While not explicitly prohibited, larger increments are riskier. The larger the increment, the greater potential for systematic unfairness. Stick to 15 minutes or less.
What if my time system only does rounding?
Most modern systems can be configured for exact timekeeping. If yours cannot, consider upgrading—the cost is likely less than potential litigation.
Do I have to pay for time rounded up if the employee wasn't actually working?
Generally yes. If you round a clock-in from 7:53 to 8:00, you're not required to pay for 7:53-8:00 if the employee wasn't working. But if you round out from 5:07 to 5:00, you still must pay for 5:00-5:07 if they were working.

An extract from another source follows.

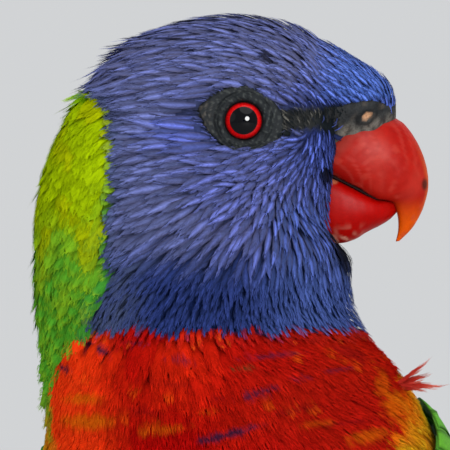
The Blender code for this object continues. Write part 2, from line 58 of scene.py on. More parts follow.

Can employees opt out of rounding?
Creating different timekeeping rules for different employees creates inconsistency that could undermine a neutrality defense. Apply rounding uniformly or not at all.
The Bottom Line
Punch rounding remains legal in California but faces increasing scrutiny. If you use rounding, you must ensure it's genuinely neutral both in design and practice. Given the litigation risk and the ease of exact timekeeping with modern time clock technology, many California employers are simply eliminating rounding altogether.
Whatever approach you choose, accurate time tracking that ensures employees are paid for all hours worked is the fundamental requirement. When in doubt, err on the side of paying employees—it's both legally safer and builds employee trust.